= Humphrey II de Bohun =

Anglo-Norman nobleman

Humphrey II de Bohun ( 1100 - died 1164/5) of Trowbridge Castle
in Wiltshire and of Caldicot Castle in south-east Wales, 4th feudal baron of Trowbridge, was an Anglo-Norman nobleman, the third generation of the Bohun family settled in England after the Norman Conquest of 1066.

==Origins==
He was the son and heir of Humphrey I de Bohun (died c.1123), 3rd feudal baron of Trowbridge, by his wife Maud of Salisbury, a daughter of Edward of Salisbury (died 1130), an Anglo-Saxon and 2nd feudal baron of Trowbridge and of Chitterne, both in Wiltshire.

==Career==
Following his father's death in about 1123 he inherited large estates centred on Trowbridge Castle, the caput of his feudal barony, although he still owed feudal relief for his inheritance as late as 1130. Together with his widowed mother he founded the Cluniac priory of Monkton Farleigh in accordance with his father's wishes. By 1130 he owed four hundred marks to the Crown for the office of Lord High Steward, which he had purchased. He appears in royal charters of King Henry I towards the end of his reign in 1135, and in 1136 he signed the charter of liberties issued by King Stephen at his Oxford court.

In the civil war during Stephen's reign Humphrey sided with his rival, the Empress Matilda, after she landed in England in 1139. He repelled a royal army besieging his castle at Trowbridge, and in 1144 Matilda confirmed his possessions, granted him some further lands, and recognised his "stewardship in England and Normandy". He consistently witnessed charters of Matilda as steward in the 1140s and between 1153 and 1157 he witnessed the charters of her son King Henry II (1154-1189), in the same capacity.

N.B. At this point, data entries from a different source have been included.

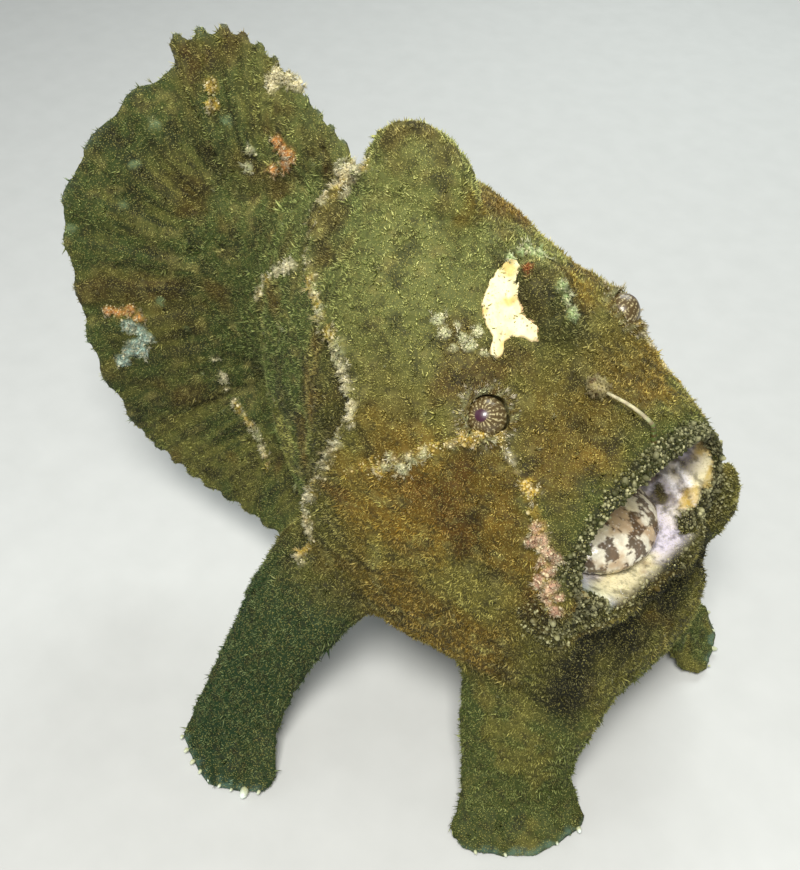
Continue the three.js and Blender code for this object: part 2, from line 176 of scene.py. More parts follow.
def warts(p, size, salt):
    """Round bumps: 1 at one jittered point in each cell of that size, falling to 0 half a cell away."""
    cell = np.floor(p / size).astype(np.int64)
    best = np.zeros(len(p))
    for step in np.ndindex(3, 3, 3):
        near = cell + np.array(step) - 1
        jitter = np.stack([lattice(near, salt + k) for k in range(3)], 1)
        centre = (near + 0.2 + 0.6 * jitter) * size
        reach = size * (0.25 + 0.3 * lattice(near, salt + 3))
        far = length(p - centre) / reach
        best = np.maximum(best, np.clip(1 - far * far, 0, 1))
    return best


def from_line(p, line):
    """Vector to each point from the nearest place on a line of points."""
    best, out = np.full(len(p), 1e9), np.zeros((len(p), line.shape[1]))
    for a, b in zip(line[:-1], line[1:]):
        way = b - a
        t = np.clip((p - a) @ way / max(way @ way, 1e-12), 0, 1)
        gap = p - a - t[:, None] * way
        far = length(gap)
        out = np.where((far < best)[:, None], gap, out)
        best = np.minimum(best, far)
    return out


def line_distance(p, line):
    """Distance from points to the nearest stretch of a line of points."""
    return length(from_line(p, line))


def within(p, loop, depth, edge, widest=60):
    """1 inside a closed loop laid on the skin, 0 outside: turns of the loop round each point, in its plane."""
    centre = loop.mean(0)
    axes = np.linalg.svd(loop - centre)[2]
    flat, ring = (p - centre) @ axes.T, (loop - centre) @ axes.T
    near = np.where((np.abs(flat[:, 2]) < depth) & (length(flat[:, :2]) < widest))[0]
    closed = np.concatenate([ring, ring[:1]])[:, :2]
    turns = np.zeros(len(near))
    for a, b in zip(closed[:-1], closed[1:]):
        u, v = a - flat[near, :2], b - flat[near, :2]
        turns += np.arctan2(u[:, 0] * v[:, 1] - u[:, 1] * v[:, 0], (u * v).sum(1))
    gap = line_distance(flat[near, :2], closed)
    out = np.zeros(len(p))
    out[near] = ease(-edge, edge, np.where(np.abs(turns) > np.pi, gap, -gap))
    return out


def straight(p):
    """Place before the bend: the arc along the bend's circle becomes x, the distance from it y."""
    q = p / MM + SHIFT
    out = q.copy()
    for start, rate, ahead in BENDS:
        radius = 1 / rate
        past = ahead * (q[:, 0] - start)
        over = past > 0
        turned = np.arctan2(past, q[:, 1] + radius)
        out[over, 0] = (start + ahead * radius * turned)[over]
        out[over, 1] = (np.hypot(past, q[:, 1] + radius) - radius)[over]
    return out


def bent(q):
    """The bend itself: x becomes an arc on the bend's circle, y a distance from it, in metres."""
    q = np.atleast_2d(np.array(q, float))
    out = q.copy()
    for start, rate, ahead in BENDS:
        radius = 1 / rate
        over = ahead * (q[:, 0] - start) > 0
        turned = np.abs(q[:, 0] - start) / radius
        out[over, 0] = (start + ahead * (radius + q[:, 1]) * np.sin(turned))[over]
        out[over, 1] = (q[:, 1] - (radius + q[:, 1]) * (1 - np.cos(turned)))[over]
    return (out - SHIFT) * MM


# From the bent fish's own origin to the frame's, found at the right eye
SHIFT = np.zeros(3)
SHIFT[0] = (bent(EYE_PLACE * [1, -1, 1])[0, 0] - sum(v.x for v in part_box("eye_right")) / 2) / MM


# Meshes from arrays
def mesh_object(name, points, faces, paint=None, marks=None, uv=None):
    """A mesh object of same-sided faces, with colours and masks as point attributes, and a named unwrap."""
    mesh = bpy.data.meshes.new(name)
    mesh.vertices.add(len(points))
    mesh.vertices.foreach_set("co", np.ascontiguousarray(points, np.float32).ravel())
    mesh.loops.add(faces.size)
    mesh.loops.foreach_set("vertex_index", np.ascontiguousarray(faces, np.int32).ravel())
    mesh.polygons.add(len(faces))
    mesh.polygons.foreach_set("loop_start", np.arange(0, faces.size, faces.shape[1], dtype=np.int32))
    mesh.polygons.foreach_set("use_smooth", np.ones(len(faces), bool))
    mesh.update(calc_edges=True)
    for title, values in (("paint", paint), ("marks", marks)):
        if values is not None:
            layer = mesh.color_attributes.new(name=title, type="FLOAT_COLOR", domain="POINT")
            full = np.concatenate([values, np.ones((len(points), 1))], axis=1)
            layer.data.foreach_set("color", full.astype(np.float32).ravel())
    if uv is not None:
        layer = mesh.uv_layers.new(name=uv[0])
        layer.data.foreach_set("uv", uv[1].astype(np.float32).ravel())
    piece = bpy.data.objects.new(name, mesh)
    bpy.context.scene.collection.objects.link(piece)
    return piece


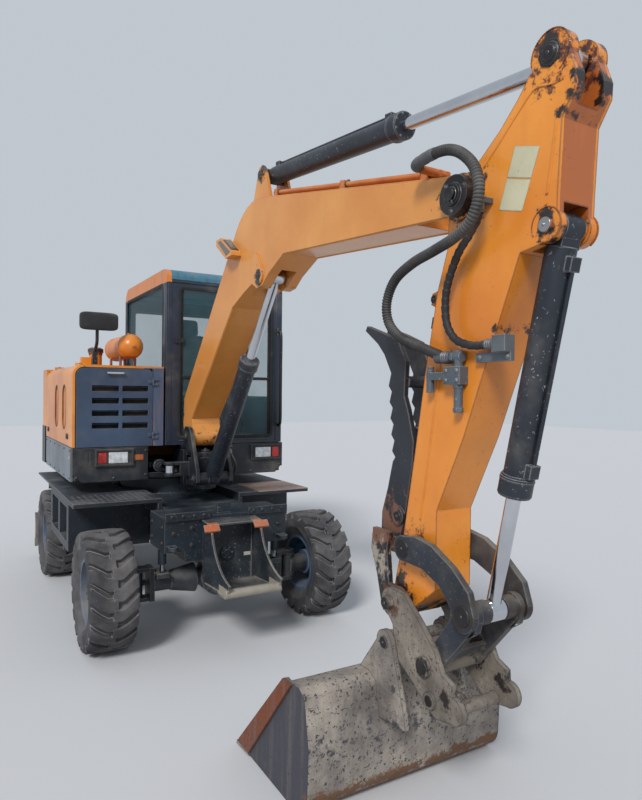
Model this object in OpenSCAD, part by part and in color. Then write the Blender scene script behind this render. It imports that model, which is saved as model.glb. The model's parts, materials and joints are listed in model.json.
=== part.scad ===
// Wheeled mini excavator with swing boom, thumb, quick coupler and wide bucket.
// Millimetres, +Z up, front of the machine towards -Y, cab on the +X side.
// The origin is on the ground under the slew axis.
// Side-view points are [forward, height], where forward is the distance towards -Y.

/* [Wheels and axles] */
// Forward distance from the slew axis to the front axle
front_axle_f = 1250; // [1200:5:1300]
// Distance from the slew axis back to the rear axle
rear_axle_b = 855; // [820:5:900]
// Distance between the tyre centres of one axle
track = 1637; // [1600:1:1680]
// Radius of the tyre over its lugs
tyre_r = 408; // [400:1:416]
// Width of the tyre
tyre_w = 305; // [290:1:320]
// Height of the tread lugs
lug_h = 27; // [18:1:32]
// Width of one tread lug along the tread
lug_w = 72; // [60:1:84]
// Number of lugs on each half of the tread
lug_count = 19; // [16:1:24]
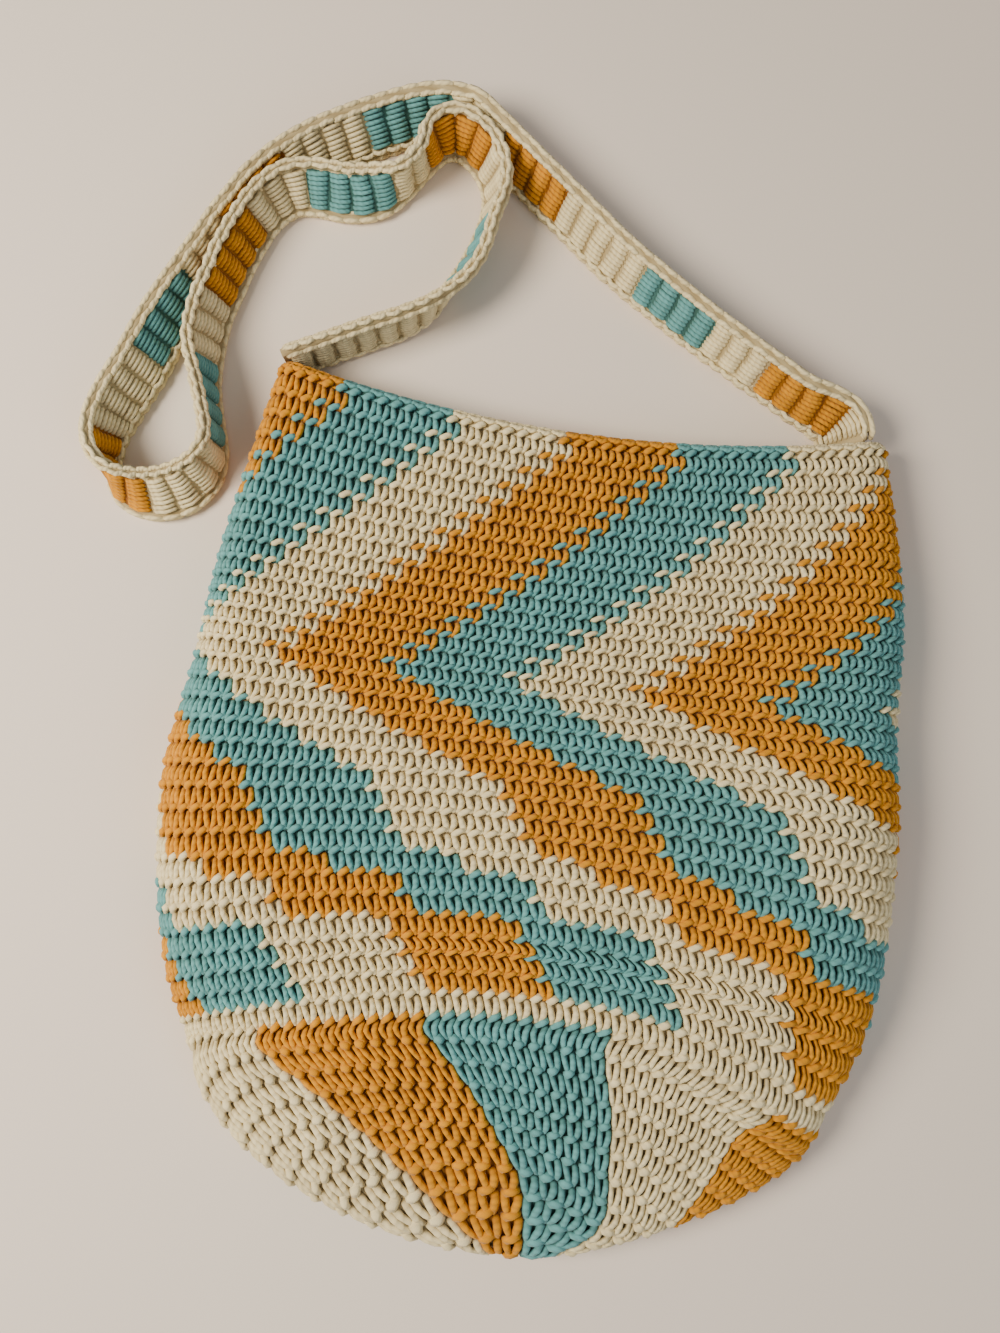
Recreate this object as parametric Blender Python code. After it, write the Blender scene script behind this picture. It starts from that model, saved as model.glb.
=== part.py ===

In 1158 he appears to have fallen from favour, as he was deprived of the custody of certain royal demesne lands in Wiltshire. He does not appear in any royal act until January 1164, when he was present for the promulgation of the Constitutions of Clarendon.

==Marriage and children==
He married Margaret of Hereford (daughter of Miles of Gloucester, 1st Earl of Hereford by his wife Sibyl de Neufmarché), who brought to him with the marriage Caldicot Castle. By Margaret he had issue including:
- Humphrey III de Bohun (pre-1144 – 1181), eldest son and heir;
- Margery de Bohun, who married Waleran de Beaumont, 4th Earl of Warwick, and was the mother of Henry de Beaumont, 5th Earl of Warwick.

==Death==
He died sometime before 29 September 1165, and was succeeded by his son Humphrey III de Bohun.